The Obama Administration’s claim is flatly inconsistent with a federal appeals court ruling that held that even a tiny risk of HIV transmission can justify sweeping anti-AIDS measures like not employing a surgeon with AIDS, given the lethal nature of AIDS. (See Doe v. University of Maryland Medical System Corp., 50 F.3d 1261 (4th Cir. 1995).) That ruling is binding precedent in South Carolina, and it rejected challenges under both the Americans with Disabilities Act and its sister statute, the Rehabilitation Act.
Moreover, South Carolina is not trying to go nearly as far as the federal appeals court held was permissible, in its sensible measure to save lives–it is not firing anyone, just housing them separately. Prison officials are given more leeway to take HIV-positive status into account than employers are, given the extra deference that courts give to prison administrators. Even the most liberal federal appeals court upheld a policy of denying inmates who tested positive for HIV access to food service jobs. (See Gates v. Rowland, 39 F.3d 1439 (9th Cir. 1994).)
The Obama administration also wants to use the Americans with Disabilities Act to regulate the Internet. It also has signed an international treaty on disabilities-rights that could undermine American sovereignty.

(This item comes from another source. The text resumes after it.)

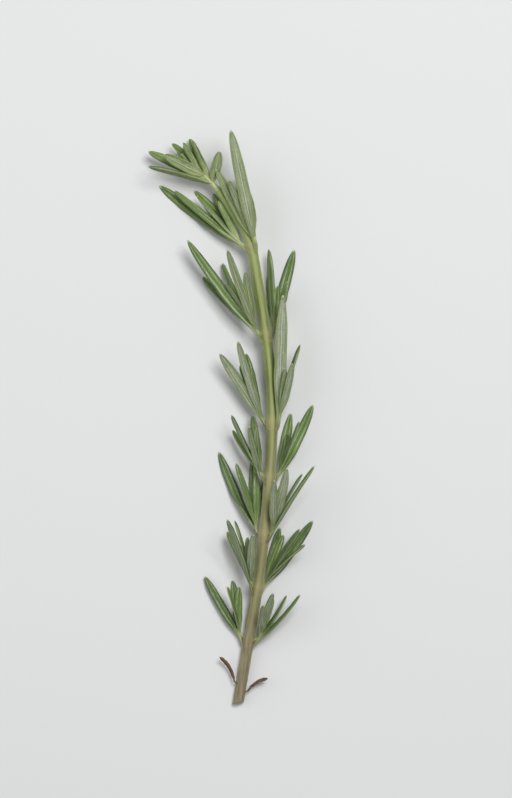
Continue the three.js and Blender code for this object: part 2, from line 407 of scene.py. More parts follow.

Deferring to the Justice Department, the most-liberal federal appeals court recently ruled against Chipotle in a lawsuit that will lead to hundreds of thousands of dollars in damages and attorney fees–and a catch-22 against the company, which must lower its employee counter tops to make them easier for disabled patrons to view (to satisfy the ADA), but must simultaneously keep them high to comply with worker-safety rules. (Ironically, the court’s ruling in Antoninetti v. Chipotle conflicted with one of its own past rulings, violating the rule that a panel of an appeals court cannot contradict an earlier panel. It also rewarded nuisance litigation.)